- Brief
Quote the lines exactly, starting with the line that contains "Keep writing the" and ending with the line that contains "add(vec(p[:, 0], p[:, 1], z), n + 0.4", and leave out all other lines.
----------
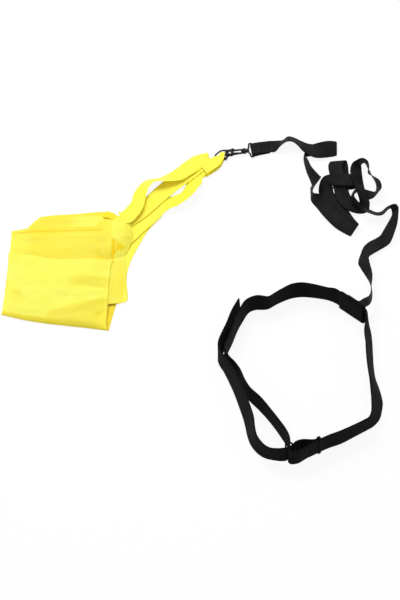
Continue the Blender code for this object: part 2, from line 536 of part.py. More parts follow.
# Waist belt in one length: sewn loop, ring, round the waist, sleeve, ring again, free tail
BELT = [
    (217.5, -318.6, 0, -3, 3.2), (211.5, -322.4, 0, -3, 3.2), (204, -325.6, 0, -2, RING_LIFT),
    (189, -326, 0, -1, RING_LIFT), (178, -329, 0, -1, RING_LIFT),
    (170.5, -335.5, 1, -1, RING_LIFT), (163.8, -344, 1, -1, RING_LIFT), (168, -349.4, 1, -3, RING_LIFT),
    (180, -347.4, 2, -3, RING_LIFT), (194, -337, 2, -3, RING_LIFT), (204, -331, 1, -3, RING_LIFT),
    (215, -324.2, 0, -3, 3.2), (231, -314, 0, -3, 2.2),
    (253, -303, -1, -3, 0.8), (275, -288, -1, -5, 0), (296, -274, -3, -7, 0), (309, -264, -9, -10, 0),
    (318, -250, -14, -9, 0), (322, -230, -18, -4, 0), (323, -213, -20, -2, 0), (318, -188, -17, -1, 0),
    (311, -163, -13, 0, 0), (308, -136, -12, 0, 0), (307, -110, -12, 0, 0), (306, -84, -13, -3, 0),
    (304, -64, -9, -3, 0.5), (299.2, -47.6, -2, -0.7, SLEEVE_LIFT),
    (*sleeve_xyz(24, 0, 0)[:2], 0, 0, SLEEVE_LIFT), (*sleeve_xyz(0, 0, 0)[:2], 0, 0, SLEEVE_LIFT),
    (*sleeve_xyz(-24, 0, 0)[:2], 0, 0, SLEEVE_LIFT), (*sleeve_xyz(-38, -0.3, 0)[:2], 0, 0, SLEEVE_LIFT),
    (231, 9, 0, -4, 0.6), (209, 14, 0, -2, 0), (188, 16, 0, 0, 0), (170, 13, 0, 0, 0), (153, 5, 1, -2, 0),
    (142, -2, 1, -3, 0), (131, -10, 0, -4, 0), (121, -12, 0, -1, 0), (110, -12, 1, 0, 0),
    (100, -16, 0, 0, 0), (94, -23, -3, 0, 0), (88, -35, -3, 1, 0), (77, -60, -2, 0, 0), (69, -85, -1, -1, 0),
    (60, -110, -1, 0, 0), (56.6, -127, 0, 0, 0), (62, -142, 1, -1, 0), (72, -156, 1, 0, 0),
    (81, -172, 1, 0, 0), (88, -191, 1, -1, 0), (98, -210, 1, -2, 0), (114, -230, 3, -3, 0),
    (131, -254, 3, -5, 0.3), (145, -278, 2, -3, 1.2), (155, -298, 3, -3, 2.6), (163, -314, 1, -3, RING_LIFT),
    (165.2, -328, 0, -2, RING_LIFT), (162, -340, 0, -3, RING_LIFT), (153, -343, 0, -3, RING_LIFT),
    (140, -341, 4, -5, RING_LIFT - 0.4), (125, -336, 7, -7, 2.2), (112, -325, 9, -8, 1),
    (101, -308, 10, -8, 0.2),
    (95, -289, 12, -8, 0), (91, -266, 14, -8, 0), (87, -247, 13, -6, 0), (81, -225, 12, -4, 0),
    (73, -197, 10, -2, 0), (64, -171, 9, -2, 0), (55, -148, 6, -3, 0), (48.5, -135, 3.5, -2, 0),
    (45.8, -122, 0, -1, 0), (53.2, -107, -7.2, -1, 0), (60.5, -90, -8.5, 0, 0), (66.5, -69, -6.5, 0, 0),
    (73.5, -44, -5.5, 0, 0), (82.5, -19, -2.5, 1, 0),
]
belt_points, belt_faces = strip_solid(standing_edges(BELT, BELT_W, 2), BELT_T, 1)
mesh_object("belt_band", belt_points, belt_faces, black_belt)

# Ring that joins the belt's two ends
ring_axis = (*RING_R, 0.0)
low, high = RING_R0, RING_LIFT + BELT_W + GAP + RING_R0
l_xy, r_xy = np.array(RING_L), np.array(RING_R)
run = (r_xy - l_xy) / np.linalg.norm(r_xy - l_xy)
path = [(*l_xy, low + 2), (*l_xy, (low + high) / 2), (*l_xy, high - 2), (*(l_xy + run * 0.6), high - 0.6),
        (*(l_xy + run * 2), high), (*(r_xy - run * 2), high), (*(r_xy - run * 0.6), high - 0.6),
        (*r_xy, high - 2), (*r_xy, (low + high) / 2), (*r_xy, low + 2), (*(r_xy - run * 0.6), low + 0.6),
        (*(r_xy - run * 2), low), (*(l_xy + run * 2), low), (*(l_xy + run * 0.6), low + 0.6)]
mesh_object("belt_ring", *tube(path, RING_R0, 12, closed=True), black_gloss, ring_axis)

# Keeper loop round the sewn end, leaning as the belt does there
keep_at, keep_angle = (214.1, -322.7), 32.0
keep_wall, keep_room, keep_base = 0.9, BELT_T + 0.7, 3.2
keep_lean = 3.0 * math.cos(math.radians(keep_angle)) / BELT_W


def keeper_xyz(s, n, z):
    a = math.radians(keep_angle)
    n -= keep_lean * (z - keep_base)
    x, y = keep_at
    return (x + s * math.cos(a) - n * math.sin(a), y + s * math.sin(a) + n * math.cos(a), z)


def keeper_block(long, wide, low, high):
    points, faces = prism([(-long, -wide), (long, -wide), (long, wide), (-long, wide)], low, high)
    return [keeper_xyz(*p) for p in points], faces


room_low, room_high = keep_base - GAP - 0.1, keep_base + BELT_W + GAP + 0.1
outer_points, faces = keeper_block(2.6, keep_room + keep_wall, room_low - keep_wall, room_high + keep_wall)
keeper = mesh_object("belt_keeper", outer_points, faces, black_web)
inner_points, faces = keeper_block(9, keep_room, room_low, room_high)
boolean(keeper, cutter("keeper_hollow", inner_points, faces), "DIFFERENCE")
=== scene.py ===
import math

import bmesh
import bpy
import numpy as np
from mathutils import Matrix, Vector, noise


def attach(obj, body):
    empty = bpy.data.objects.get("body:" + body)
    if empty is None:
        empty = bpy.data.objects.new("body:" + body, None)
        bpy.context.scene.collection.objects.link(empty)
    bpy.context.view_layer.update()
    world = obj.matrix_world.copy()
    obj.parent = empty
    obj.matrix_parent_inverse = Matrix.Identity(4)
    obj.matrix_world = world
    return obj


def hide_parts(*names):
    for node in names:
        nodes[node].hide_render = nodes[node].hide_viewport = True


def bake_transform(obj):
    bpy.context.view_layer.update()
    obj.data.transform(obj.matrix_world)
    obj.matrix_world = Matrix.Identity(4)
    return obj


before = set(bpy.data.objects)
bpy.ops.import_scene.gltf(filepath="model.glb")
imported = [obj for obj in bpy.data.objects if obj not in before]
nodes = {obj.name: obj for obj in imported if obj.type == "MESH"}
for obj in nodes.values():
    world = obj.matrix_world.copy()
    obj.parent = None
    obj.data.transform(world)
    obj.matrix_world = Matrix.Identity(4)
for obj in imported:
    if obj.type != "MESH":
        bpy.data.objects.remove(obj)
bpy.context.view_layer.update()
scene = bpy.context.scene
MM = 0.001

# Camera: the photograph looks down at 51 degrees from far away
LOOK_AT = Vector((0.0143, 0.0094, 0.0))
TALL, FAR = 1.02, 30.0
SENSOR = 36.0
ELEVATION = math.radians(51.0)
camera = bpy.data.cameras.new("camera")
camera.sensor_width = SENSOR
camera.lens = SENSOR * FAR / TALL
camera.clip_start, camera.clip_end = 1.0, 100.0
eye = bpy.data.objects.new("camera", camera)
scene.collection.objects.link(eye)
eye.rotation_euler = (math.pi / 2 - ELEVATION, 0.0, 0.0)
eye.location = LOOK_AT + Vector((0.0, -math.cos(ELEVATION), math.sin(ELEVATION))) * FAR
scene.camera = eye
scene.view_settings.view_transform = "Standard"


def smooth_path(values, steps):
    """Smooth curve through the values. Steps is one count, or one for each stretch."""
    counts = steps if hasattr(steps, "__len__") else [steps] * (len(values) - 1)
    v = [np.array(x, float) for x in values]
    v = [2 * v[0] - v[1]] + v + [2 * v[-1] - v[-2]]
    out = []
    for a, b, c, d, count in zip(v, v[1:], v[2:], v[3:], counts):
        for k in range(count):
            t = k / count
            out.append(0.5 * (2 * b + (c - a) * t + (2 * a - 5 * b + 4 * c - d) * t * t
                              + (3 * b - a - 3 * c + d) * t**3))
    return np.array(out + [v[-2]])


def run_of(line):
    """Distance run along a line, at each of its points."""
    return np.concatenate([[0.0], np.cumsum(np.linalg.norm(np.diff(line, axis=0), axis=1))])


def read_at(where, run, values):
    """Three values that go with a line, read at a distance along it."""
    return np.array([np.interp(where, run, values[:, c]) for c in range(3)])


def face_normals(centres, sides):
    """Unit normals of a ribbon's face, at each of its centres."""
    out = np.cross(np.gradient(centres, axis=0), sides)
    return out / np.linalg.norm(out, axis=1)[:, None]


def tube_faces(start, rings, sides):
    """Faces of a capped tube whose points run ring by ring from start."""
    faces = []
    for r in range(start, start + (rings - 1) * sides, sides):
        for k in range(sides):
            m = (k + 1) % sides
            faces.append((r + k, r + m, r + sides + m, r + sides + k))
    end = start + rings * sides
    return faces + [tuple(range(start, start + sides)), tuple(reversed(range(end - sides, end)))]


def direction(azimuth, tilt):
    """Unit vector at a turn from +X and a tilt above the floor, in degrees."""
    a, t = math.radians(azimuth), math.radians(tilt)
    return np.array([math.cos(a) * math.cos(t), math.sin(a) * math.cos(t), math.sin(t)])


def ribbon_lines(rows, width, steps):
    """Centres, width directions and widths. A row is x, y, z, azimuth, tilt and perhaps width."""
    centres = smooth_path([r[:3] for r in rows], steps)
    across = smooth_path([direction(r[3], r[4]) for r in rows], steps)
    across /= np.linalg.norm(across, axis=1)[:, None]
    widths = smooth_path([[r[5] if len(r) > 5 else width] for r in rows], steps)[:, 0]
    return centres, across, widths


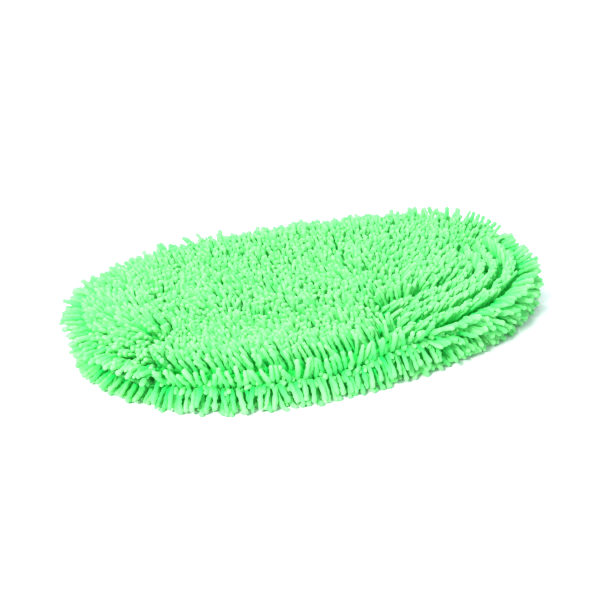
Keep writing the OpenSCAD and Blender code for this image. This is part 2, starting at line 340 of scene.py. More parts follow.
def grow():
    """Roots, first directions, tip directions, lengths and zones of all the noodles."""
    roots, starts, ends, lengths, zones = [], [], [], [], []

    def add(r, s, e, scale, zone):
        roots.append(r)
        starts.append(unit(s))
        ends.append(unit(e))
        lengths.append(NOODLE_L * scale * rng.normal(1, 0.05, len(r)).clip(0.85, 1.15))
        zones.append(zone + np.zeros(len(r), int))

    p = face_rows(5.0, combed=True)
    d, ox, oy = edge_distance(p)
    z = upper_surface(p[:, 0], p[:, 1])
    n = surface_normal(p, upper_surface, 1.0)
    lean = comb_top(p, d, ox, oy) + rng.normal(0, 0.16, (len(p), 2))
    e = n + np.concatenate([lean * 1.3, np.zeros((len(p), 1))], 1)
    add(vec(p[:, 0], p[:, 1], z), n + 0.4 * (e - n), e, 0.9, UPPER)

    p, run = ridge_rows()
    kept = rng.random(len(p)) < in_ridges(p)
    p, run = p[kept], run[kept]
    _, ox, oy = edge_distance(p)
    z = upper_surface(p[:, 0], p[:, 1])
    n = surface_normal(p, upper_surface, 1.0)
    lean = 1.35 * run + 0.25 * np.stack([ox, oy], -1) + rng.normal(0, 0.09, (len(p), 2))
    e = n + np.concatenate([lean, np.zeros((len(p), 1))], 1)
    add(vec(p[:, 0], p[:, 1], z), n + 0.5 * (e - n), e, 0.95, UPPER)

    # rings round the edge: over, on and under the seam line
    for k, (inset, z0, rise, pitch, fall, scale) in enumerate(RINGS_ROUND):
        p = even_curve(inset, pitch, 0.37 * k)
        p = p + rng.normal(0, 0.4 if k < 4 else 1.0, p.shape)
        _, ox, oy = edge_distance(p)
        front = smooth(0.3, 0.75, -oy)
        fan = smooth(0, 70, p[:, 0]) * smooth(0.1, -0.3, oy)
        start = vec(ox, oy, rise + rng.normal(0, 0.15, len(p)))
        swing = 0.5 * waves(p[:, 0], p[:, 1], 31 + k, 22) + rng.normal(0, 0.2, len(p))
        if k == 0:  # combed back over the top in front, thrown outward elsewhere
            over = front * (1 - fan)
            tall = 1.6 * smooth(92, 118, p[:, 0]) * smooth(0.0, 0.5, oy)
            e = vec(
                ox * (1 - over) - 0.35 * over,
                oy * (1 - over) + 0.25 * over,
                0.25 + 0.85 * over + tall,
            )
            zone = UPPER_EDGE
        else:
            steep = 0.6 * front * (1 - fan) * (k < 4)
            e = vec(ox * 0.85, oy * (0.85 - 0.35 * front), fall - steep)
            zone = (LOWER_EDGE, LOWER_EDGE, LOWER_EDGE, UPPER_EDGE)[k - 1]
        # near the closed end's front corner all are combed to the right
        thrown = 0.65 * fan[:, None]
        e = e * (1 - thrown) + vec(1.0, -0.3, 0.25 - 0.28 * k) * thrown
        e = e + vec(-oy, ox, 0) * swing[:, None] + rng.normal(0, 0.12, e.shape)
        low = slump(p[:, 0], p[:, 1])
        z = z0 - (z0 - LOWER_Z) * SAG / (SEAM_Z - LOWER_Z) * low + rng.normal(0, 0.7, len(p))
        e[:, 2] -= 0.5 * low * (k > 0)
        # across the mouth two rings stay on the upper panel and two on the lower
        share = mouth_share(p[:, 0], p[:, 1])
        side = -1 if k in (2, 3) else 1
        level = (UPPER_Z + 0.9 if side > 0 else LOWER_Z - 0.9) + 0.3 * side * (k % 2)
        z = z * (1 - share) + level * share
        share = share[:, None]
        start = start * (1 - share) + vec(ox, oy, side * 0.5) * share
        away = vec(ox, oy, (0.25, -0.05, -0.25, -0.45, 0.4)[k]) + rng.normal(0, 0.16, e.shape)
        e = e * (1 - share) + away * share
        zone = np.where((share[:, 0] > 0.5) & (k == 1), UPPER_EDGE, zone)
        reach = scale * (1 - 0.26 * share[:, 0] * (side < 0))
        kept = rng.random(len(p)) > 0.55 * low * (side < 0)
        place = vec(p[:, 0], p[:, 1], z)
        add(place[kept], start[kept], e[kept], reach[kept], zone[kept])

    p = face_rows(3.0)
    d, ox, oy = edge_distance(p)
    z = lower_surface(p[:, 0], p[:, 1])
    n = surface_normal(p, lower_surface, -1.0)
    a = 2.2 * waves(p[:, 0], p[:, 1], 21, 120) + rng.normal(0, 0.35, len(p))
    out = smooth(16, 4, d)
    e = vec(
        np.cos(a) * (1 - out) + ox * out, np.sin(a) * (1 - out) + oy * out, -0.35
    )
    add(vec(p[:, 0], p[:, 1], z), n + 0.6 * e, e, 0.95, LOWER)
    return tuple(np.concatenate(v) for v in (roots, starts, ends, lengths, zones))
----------
- Response
Keep writing the OpenSCAD and Blender code for this image. This is part 2, starting at line 340 of scene.py. More parts follow.
def grow():
    """Roots, first directions, tip directions, lengths and zones of all the noodles."""
    roots, starts, ends, lengths, zones = [], [], [], [], []

    def add(r, s, e, scale, zone):
        roots.append(r)
        starts.append(unit(s))
        ends.append(unit(e))
        lengths.append(NOODLE_L * scale * rng.normal(1, 0.05, len(r)).clip(0.85, 1.15))
        zones.append(zone + np.zeros(len(r), int))

    p = face_rows(5.0, combed=True)
    d, ox, oy = edge_distance(p)
    z = upper_surface(p[:, 0], p[:, 1])
    n = surface_normal(p, upper_surface, 1.0)
    lean = comb_top(p, d, ox, oy) + rng.normal(0, 0.16, (len(p), 2))
    e = n + np.concatenate([lean * 1.3, np.zeros((len(p), 1))], 1)
    add(vec(p[:, 0], p[:, 1], z), n + 0.4 * (e - n), e, 0.9, UPPER)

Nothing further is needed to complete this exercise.